The Mars Exploration Rovers (MER) Spirit and Opportunity carry four Panoramic Camera (Pancam) instruments (two per rover) that have obtained over 123,000 multispectral and stereoscopic images as of late June 2007, comprising over 107 Gbytes of data. These visible/near-infrared (443-1009 nm) color images have allowed the MER team to characterize the geology and mineralogy of materials along the rover traverses in Gusev crater and Meridiani Planum. Pancam images have been used for hazard identification and terrain modeling to guide rover navigation and tactical in situ sampling of targets by the instrument arm. Each Pancam consists of two digital cameras mounted on a mast 1.5 m above the martian surface. Pancam utilizes a 1024x1024 active imaging area frame transfer CCD detector array covering a 16x16 deg. field of view at 0.27 mrad/pixel scale. Pancam images are calibrated to: (1) absolute radiance (Wcm-2sr-1nm-1) using pre-flight data corrected for detector and electronics temperature variations; and (2) relative reflectance using observations of the Pancam Calibration Target and a model of the target's photometric behavior corrected for airfall-deposited dust. Near-simultaneous imaging of the target and scene also provides a first-order diffuse illumination correction for surfaces that are parallel to the target surface. Absolute uncertainties in relative reflectance are ~10%, whereas band-to-band uncertainties are 1-5%. Eighteen 360 deg. color panoramas and nearly 200 large color mosaics have been produced (http://marswatch.astro.cornell.edu/pancam_instrument/images.html). Recent Pancam investigations near the Home Plate pyroclastic structure in Gusev Crater include high albedo, white- to yellow-colored soils excavated by the rover wheels that exhibit spectral properties consistent with variably hydrated ferric sulfates and/or iron-poor, silica-rich materials.
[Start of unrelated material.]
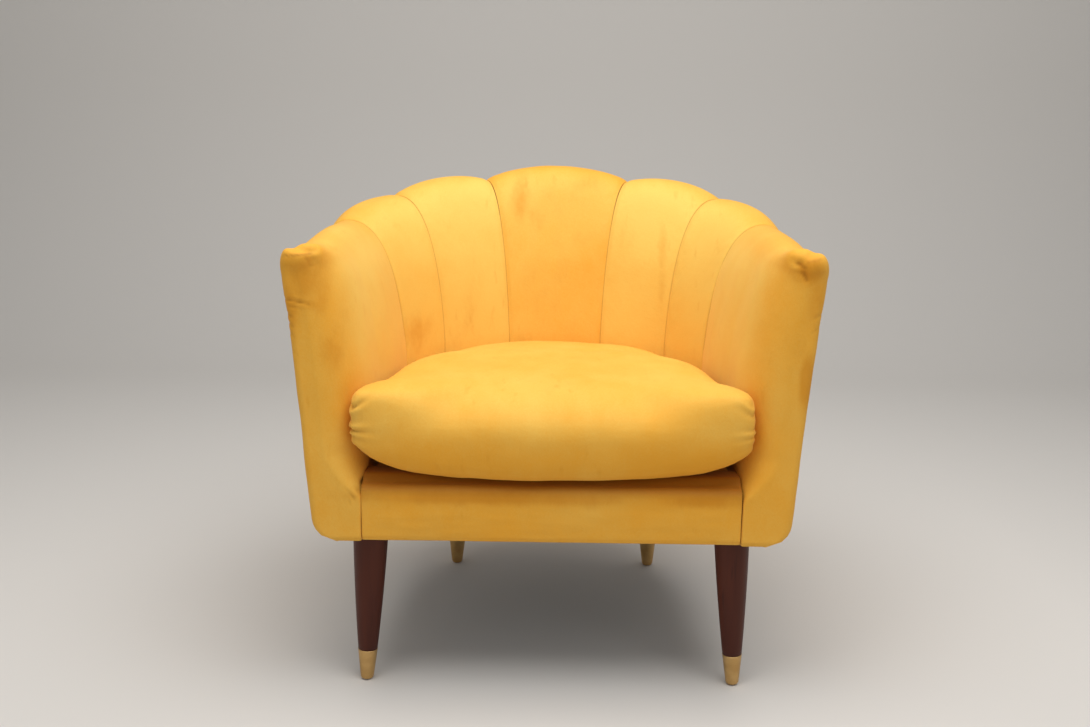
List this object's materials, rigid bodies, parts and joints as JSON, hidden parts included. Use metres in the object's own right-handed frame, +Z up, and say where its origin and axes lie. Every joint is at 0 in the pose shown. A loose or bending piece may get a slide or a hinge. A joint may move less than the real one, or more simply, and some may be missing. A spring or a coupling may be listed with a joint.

Opportunity's Pancam has investigated movement of basaltic sands emanating from the northern rim of Victoria Crater, along with detailed observations of aeolian cross-bedding in the sulfate-rich, sedimentary rock cliffs along the crater rim. Rock layers exhibit similar color properties in the walls of Victoria and Endurance craters, suggesting similar stratigraphic sequences and/or diagenetic history.